• Data block:

-- START --

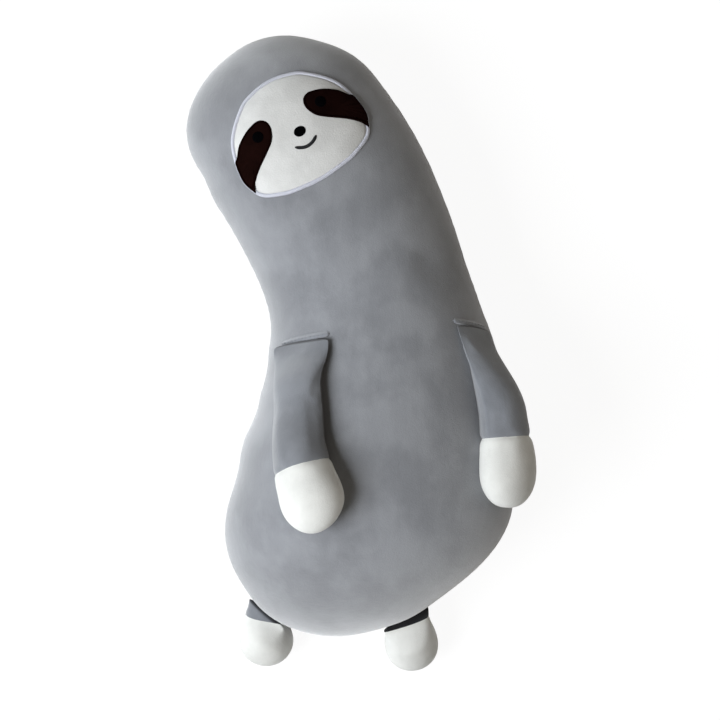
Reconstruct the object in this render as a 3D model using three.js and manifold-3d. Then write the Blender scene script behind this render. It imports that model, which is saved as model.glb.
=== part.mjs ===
// A long plush sloth lying on its back: a bent bolster body of two sewn panels round its
// stuffing, an embroidered face, and four stuffed limbs that flap on their seams.
// Millimetres. +Z is the front of the toy, +Y points to its head, +X to its left hand.
// The origin is the middle of the outline on the surface that the toy lies on.
import * as THREE from "three";
import { mergeVertices } from "three/addons/utils/BufferGeometryUtils.js";
import Module from "manifold-3d";

const wasm = await Module();
wasm.setup();

// Driving dimensions: the fabric
const coverThickness = 2;
const clearance = 0.3;
const flatDepth = 0.5;
const cutOverrun = 40;

// Driving dimensions: the body, measured along its middle line from the crown to the seat
const bodyLength = 598;
const headRadius = 96;
const headFrontDepth = 76;
const chestAt = 243;
const bellyAt = 453;
const bellyHalfWidth = 130;
const bellyFrontDepth = 102;
const backDepth = 78;
const neckRun = 98;
const bendRadius = 421;
const seatSlump = 32.5;
const seatDroop = 26;
const headLeanDegrees = 37.2;
const bendDegrees = 46.8;
const frontFullness = 2.15;
const backFullness = 2.5;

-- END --

• Exercise description: Set down all of the data above, word for word.

• Exercise result:
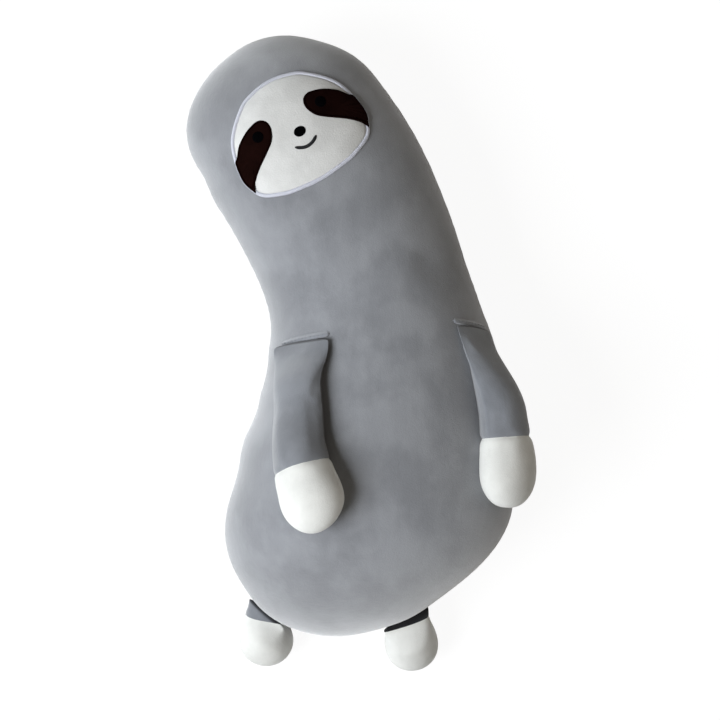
Reconstruct the object in this render as a 3D model using three.js and manifold-3d. Then write the Blender scene script behind this render. It imports that model, which is saved as model.glb.
=== part.mjs ===
// A long plush sloth lying on its back: a bent bolster body of two sewn panels round its
// stuffing, an embroidered face, and four stuffed limbs that flap on their seams.
// Millimetres. +Z is the front of the toy, +Y points to its head, +X to its left hand.
// The origin is the middle of the outline on the surface that the toy lies on.
import * as THREE from "three";
import { mergeVertices } from "three/addons/utils/BufferGeometryUtils.js";
import Module from "manifold-3d";

const wasm = await Module();
wasm.setup();

// Driving dimensions: the fabric
const coverThickness = 2;
const clearance = 0.3;
const flatDepth = 0.5;
const cutOverrun = 40;

// Driving dimensions: the body, measured along its middle line from the crown to the seat
const bodyLength = 598;
const headRadius = 96;
const headFrontDepth = 76;
const chestAt = 243;
const bellyAt = 453;
const bellyHalfWidth = 130;
const bellyFrontDepth = 102;
const backDepth = 78;
const neckRun = 98;
const bendRadius = 421;
const seatSlump = 32.5;
const seatDroop = 26;
const headLeanDegrees = 37.2;
const bendDegrees = 46.8;
const frontFullness = 2.15;
const backFullness = 2.5;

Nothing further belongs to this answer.